There are very few Giants, though, who have experienced the agony of getting One Out Away. In 1990, Scott Garrelts needed one more when Paul O’Neill singled off him to break up a no-hitter. And in 1914, Jeff Tesreau probably had to console himself with a draught of laudanum after Joe Kelly broke up his no-hit bid with two outs in the ninth.
Petit did not appear numb. He just went back to work.
“To get this close, it breaks your heart a little,” Bochy said. “It tells you about his makeup. He didn’t let it bother him.”
Petit wasn’t supposed to be starting games for the Giants this season. He only started once last year, and that’s when the club was resting its rotation for the playoffs. Prior to that, he hadn’t started a big league game since 2009 with the Arizona Diamondbacks.
Maybe that’s why he didn’t curse fate. He still had a chance to stand on the highest pedestal he’d ever reached in his baseball life.
“The last two outs, I said, `Well, it could go either way,’” Petit said through translator Jose Alguacil. “I just have to throw a good pitch.
“I thanked God for everything that happened right there.

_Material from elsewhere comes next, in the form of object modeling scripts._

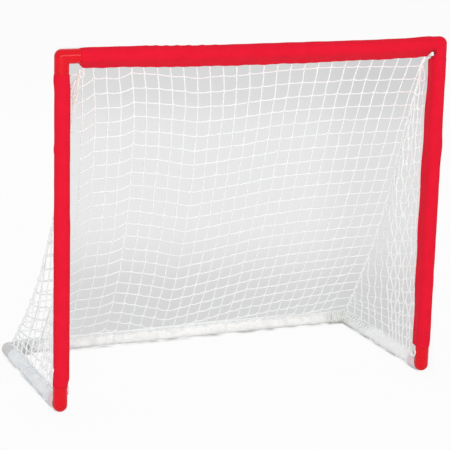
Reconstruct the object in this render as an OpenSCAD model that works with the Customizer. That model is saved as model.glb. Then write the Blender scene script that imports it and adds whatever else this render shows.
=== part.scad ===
// Street hockey goal: push-fit pipe frame, cloth sleeves and a slack net. Sizes in mm.

/* [Whole goal] */
// width over the corner elbows, along X
goal_w = 1170; // [900:10:1400]
// height over the corner elbows, along Z
goal_h = 1004; // [800:4:1300]
// depth over the base elbows, along Y
goal_d = 555; // [400:5:800]

/* [Pipes] */
// outer diameter of every pipe
pipe_d = 32; // [25:1:40]
// wall of the pipes
pipe_wall = 2.4; // [1.6:0.1:4]
// length of the joining plugs inside the long pipes
coupler_len = 90; // [50:5:140]
// width of the collar between two half pipes
collar_w = 4; // [2:1:10]

/* [Elbows] */
// outer diameter of the corner elbows
elbow_d = 40; // [36:1:50]
// outer diameter of the arm that the base sleeve covers
slim_arm_d = 38; // [36:1:50]
// length of an elbow arm from the crossing of its axes
arm_len = 55; // [40:1:80]
// distance from that crossing to the end of the pipe
seat = 22; // [18:1:30]
// play between pipe and socket, per side
socket_gap = 0.3; // [0.1:0.1:1]
// bore through the bend
bend_bore = 26; // [16:1:30]

/* [Red sleeves] */
// round part of the crossbar sleeve
bar_sleeve_d = 44; // [42:1:60]
// distance from the bar axis to the pulled-down hem
bar_hem = 37; // [30:1:60]
// lean of that hem from straight down, towards the back
bar_hem_lean = 16; // [0:1:45]
// round part of the post sleeves
post_sleeve_d = 44; // [42:1:60]
// distance from the post axis to the hem at the back
post_hem = 30; // [25:1:50]
// height of the lower end of the post sleeves
post_sleeve_low = 73; // [60:1:120]
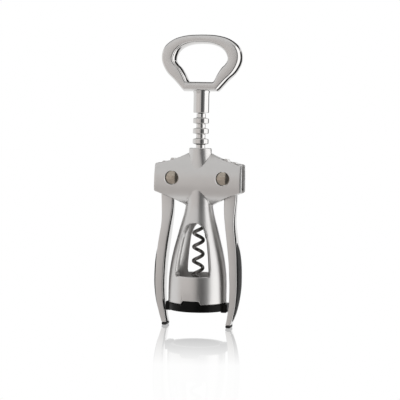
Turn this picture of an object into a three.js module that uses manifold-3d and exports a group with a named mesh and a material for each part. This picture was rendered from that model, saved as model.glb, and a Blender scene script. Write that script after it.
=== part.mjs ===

Even when he got the hit, I gave thanks. I’m very blessed. … I didn’t feel nervous at all. I feel all the crowd is behind me and that gave me strength.
“First complete game in the big leagues, and I feel the same as if I’d thrown the no-hitter.”
“Just a beautiful game,” Bochy said. “Just a tremendous display of pitching. I couldn’t be happier for him. He’s fought his way to stay up here. He sent a tremendous message that this is where he belongs and this is where he should be pitching.”
The manager kept going back to that same word: “beautiful.”
Fans fall in love hardest and deepest with those players to whom they can most relate. Exalted though it might be, it’s hard to relate to perfection.
Anyone can stand next to beauty and admire it. And on an unseasonably warm Friday night, Yusmeiro Petit had everyone’s admiration.